== REQUIREMENTS ==
Print the listing below from its opening line through the line holding "press_change = 0.12", both ends included.

== TASK INPUTS ==
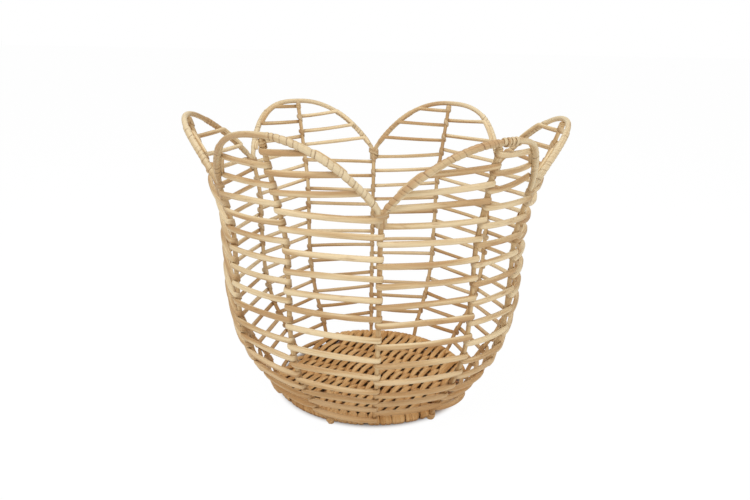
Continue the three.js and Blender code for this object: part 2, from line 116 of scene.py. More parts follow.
class Route:
    """A path that a cane follows, drawn point by point."""

    least_span = 1e-9
    straight = math.cos(math.radians(14))
    press_change = 0.12

    def __init__(self) -> None:
        """Starts an empty path."""
        self.spots: list[Spot] = []

    def add(self, point: Vector, press: Vector = Vector()) -> None:
        """Adds a point to the end of the path."""
        self.spots.append(Spot(point.copy(), press.copy()))

    def join(self, spots: Sequence[Spot]) -> None:
        """Adds finished spots to the end of the path."""
        for spot in spots:
            self.add(spot.at, spot.press)

    def span(self, to: Vector, bow: Vector, count: int = 8) -> None:
        """Crosses a gap to a point in an even bow.

        Args:
            to: the point at the far side of the gap, which the next turn adds.
            bow: how far the middle of the span stands off the straight line.
            count: how many points the span gets.
        """
        start = self.spots[-1].at.copy()
        for step in range(1, count):
            share = step / count
            self.add(start.lerp(to, share) + bow * (4 * share * (1 - share)))

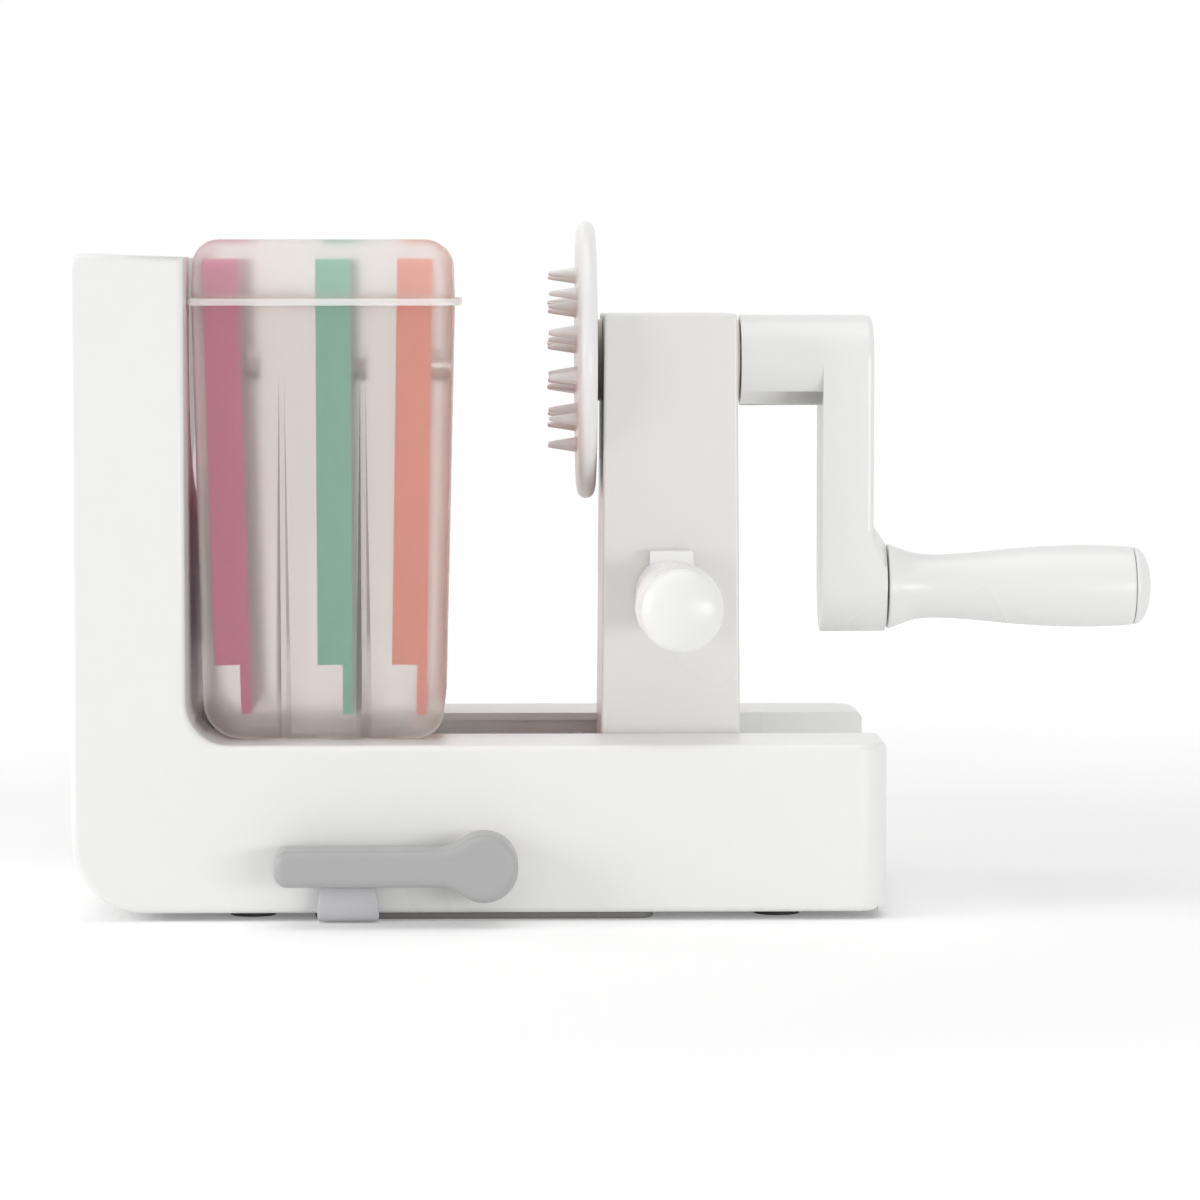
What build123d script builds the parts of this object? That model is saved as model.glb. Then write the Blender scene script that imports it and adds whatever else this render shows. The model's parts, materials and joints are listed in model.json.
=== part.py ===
from build123d import *
import math
import os

# Table-top spiralizer with a hand crank, in millimetres.
# +X runs along the base towards the crank, +Y points away from the side
# handle and the suction lever, +Z is up. The origin is on the counter, under
# the middle of the suction pad and of the suction lever's shaft.

# Fits
running_gap = 0.06      # radial play of a shaft in its bore
slide_gap = 0.3         # play between pieces that slide or lift
seat_gap = 0.05         # play of a piece pushed home in its seat
screw_gap = 0.04        # radial play of a screw's shank in its hole

# Housing: the tower and the two rails, one moulding, open underneath
base_length = 247.3
base_depth = 140.0
pad_to_tower_face = 124.6   # suction pad's middle to the tower's outer face
rail_top = 53.5             # height of the rails above the counter
foot_gap = 2.4              # height of the housing's lower edge
tower_thickness = 34.6
tower_top = 201.8
tower_fall = 1.1            # the tower's top slopes down by this much
wall = 3.0
edge_radius = 2.2
crown_radius = 4.5          # tower's outer top edge
heel_radius = 22.0          # tower's outer bottom edge
crook_radius = 13.0         # inner corner of tower and rails
nose_radius = 10.0          # rail ends, seen from above

# Carriage channel between the rails
channel_width = 69.0
channel_floor = 36.0        # height of the floor above the counter
lip_height = 2.3            # rail lip that holds the carriage down
groove_height = 4.2
groove_depth = 3.0

# Carriage column
column_x = 57.95            # middle of the column, at the right-hand stop
column_width = 43.1         # along X, at the rail tops
column_depth = 66.0         # along Y, at the rail tops
column_top = 183.2
column_draft = 0.45        # degrees
column_edge = 1.1
column_wall = 3.0
tongue_length = 38.0
foot_thickness = 3.0

# Crank and food holder
axis_height = 168.5         # crank axis above the counter
shaft_radius = 7.0
square_drive = 9.0          # side of the shaft's square ends
bush_wall = 3.0
bush_flange_radius = 12.8
bush_flange = 1.6
bush_length = 14.0
hub_radius = 14.25
hub_gap = 0.5               # between the bush's flange and the hub
holder_gap = 0.4           # between the bush's flange and the food holder
hub_length = 25.6
arm_thickness = 16.1
crank_throw = 71.7
arm_edge = 2.2
boss_rise = 4.4
boss_radius = 13.8
flare_radius = 20.5
holder_radius = 43.7
holder_thickness = 6.0
holder_rim = 2.6
prong_length = 9.2
prong_base_radius = 1.9
prong_tip_radius = 0.6
prong_ring = 7.6            # radius of the innermost ring of prongs
prong_ring_step = 10.0
prong_rings = 3
prongs_inside = 4           # in the innermost ring, and as many more in each next one

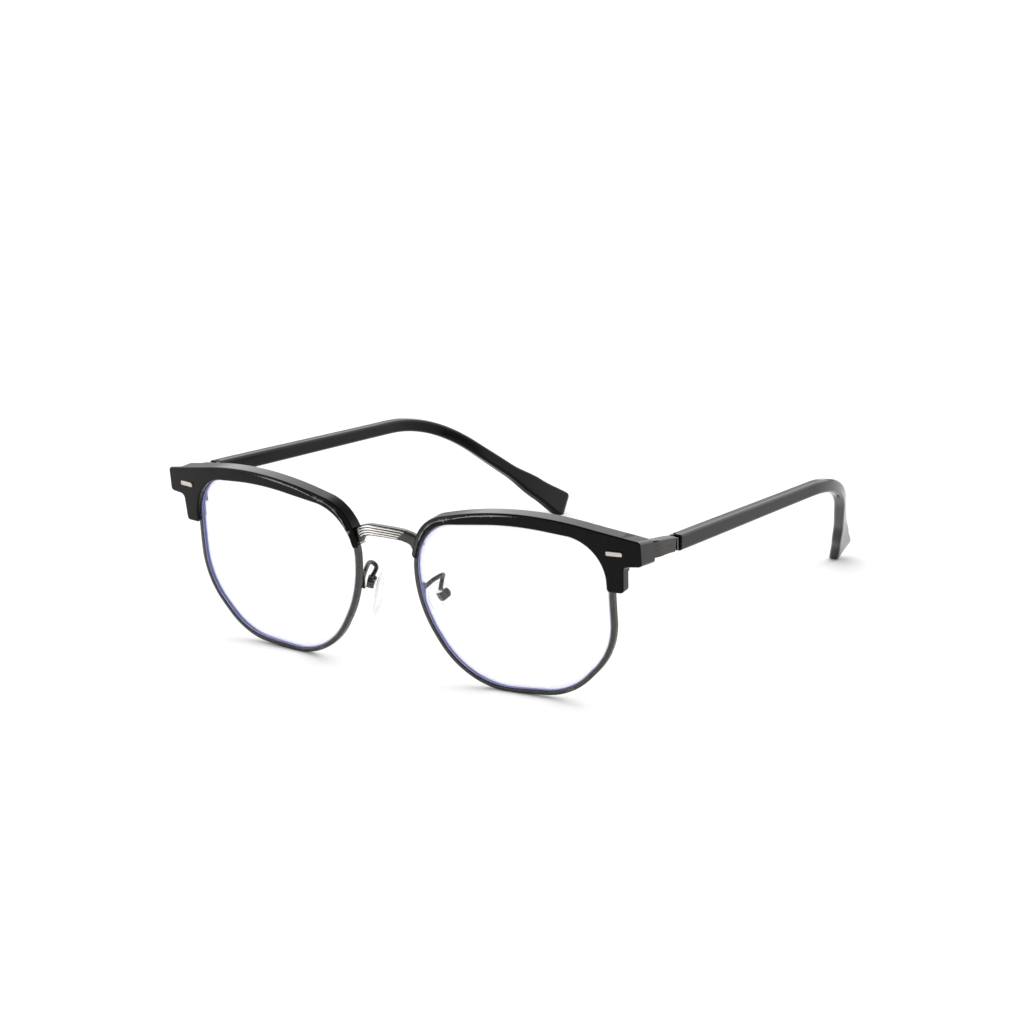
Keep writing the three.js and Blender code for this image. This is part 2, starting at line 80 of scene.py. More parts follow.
BROW_CURVE = 400.0
BROW_CROWN = 3.0
BROW_FRONT = 0.8
BROW_DEPTH = 4.0
BROW_ROUND = 0.38
FACET_SLOPE = 0.55
CREASE_HIGHLIGHT_REACH = 0.12
TAIL_DEPTH = 3.0
TAIL_TOP = 13.7
BLOCK_REAR = 9.2
BLOCK_TAPER = 31.2
BLOCK_INNER = 31.35
BLOCK_FOOT = 13.9
SLOT_OUTER = 35.1
SLOT_FOOT = 16.3
SLOT_TOP = 19.8
SLOT_FRONT = 5.4
LOCK_SEAT_INNER = 27.4
LOCK_SEAT_OUTER = 30.25
LOCK_SEAT_TOP = 14.95
SEAT_FRONT = 3.0
THINNEST_LIP = 0.35
THINNEST_SEAT = 0.3
BRIDGE_SEAT_OUTER = -26.9
BRIDGE_SEAT_FOOT = 9.8
BRIDGE_SEAT_TOP = 14.2
STEP_RUN = 0.04      # half the run of a step in the brow's rear
PLAQUE_CENTRE = Vector((29.15, 17.25))
PLAQUE_SIZE = (4.15, 1.15)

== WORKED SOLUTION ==
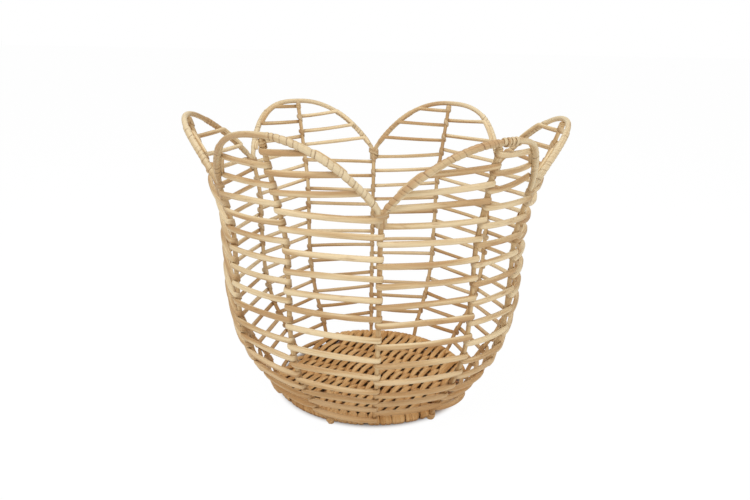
Continue the three.js and Blender code for this object: part 2, from line 116 of scene.py. More parts follow.
class Route:
    """A path that a cane follows, drawn point by point."""

    least_span = 1e-9
    straight = math.cos(math.radians(14))
    press_change = 0.12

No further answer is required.